MSCI Asia-Pacific shares outside Japan were only marginally higher, with Hang Seng futures flatlining—a sign that the risk switch hasn't flipped into panic, but confidence is fraying. For sovereign allocators in Singapore, the Gulf, and other neutral oil-linked economies, the trade is no longer about growth optimism. It’s about exposure mitigation.
Crude-linked sovereign funds like ADIA, KIA, and even GIC with commodity-adjacent exposures may be quietly rebasing internal assumptions. Duration strategies, FX reserves, and even cross-hedges against dollar liquidity constraints will likely be re-validated in coming weeks.
Gold’s quiet surge is especially notable. At $3,393 per ounce, it's not just a hedge—it's a signal of monetary caution.

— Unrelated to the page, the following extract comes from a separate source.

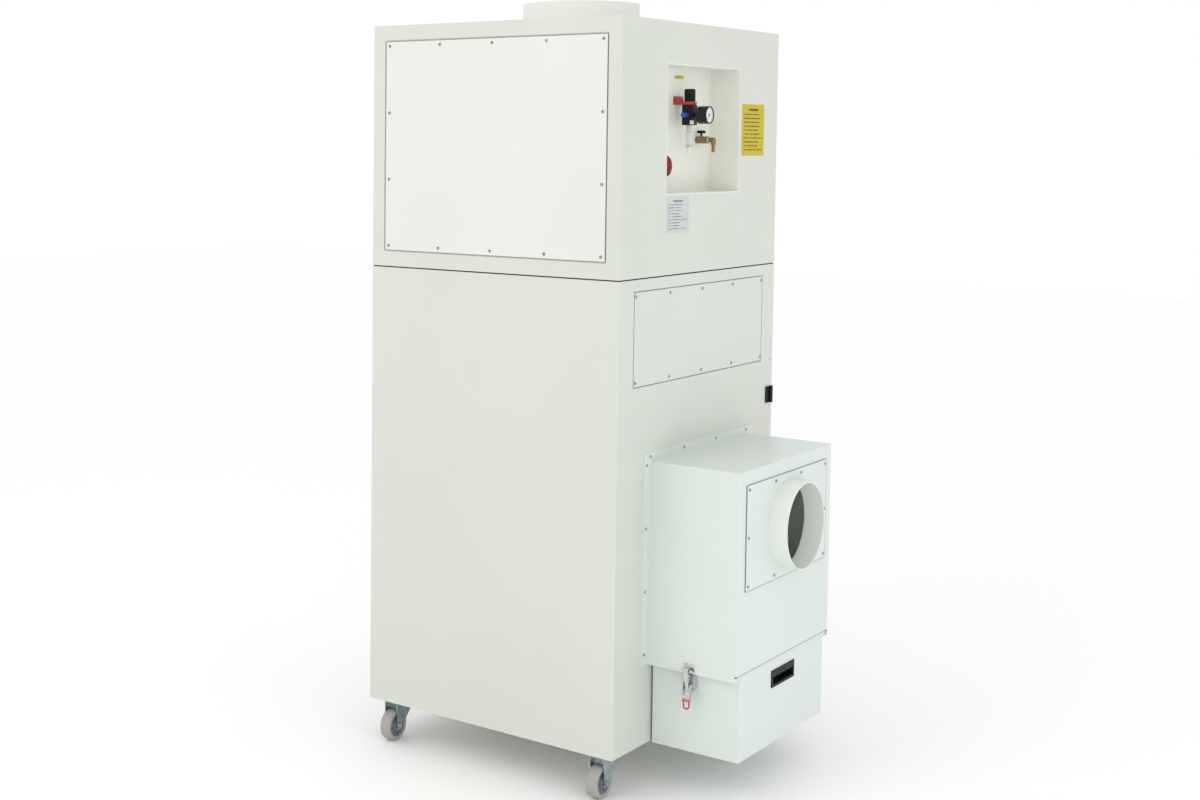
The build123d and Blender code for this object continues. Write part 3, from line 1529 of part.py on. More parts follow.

It suggests that sovereign allocators are no longer solely interpreting central bank posture; they are bracing for political discontinuity.
The events of this week expose a core systemic reality: capital flow regimes are increasingly shaped by non-economic actors. Central banks can hold rates, but they cannot hedge kinetic escalation. Sovereign allocators can diversify portfolios, but cannot delink from dollar dynamics when US leadership volatility returns.
This latest rupture may not trigger full capital flight or a crisis-level dislocation. But it forces every macro allocator to ask: where is our geopolitical buffer? And how quickly can we convert paper defensiveness into actual liquidity?
Markets will price this in before headlines confirm the outcome. Policy institutions must decide whether their tools are calibrated for volatility or for vulnerability. Because capital, as always, moves first.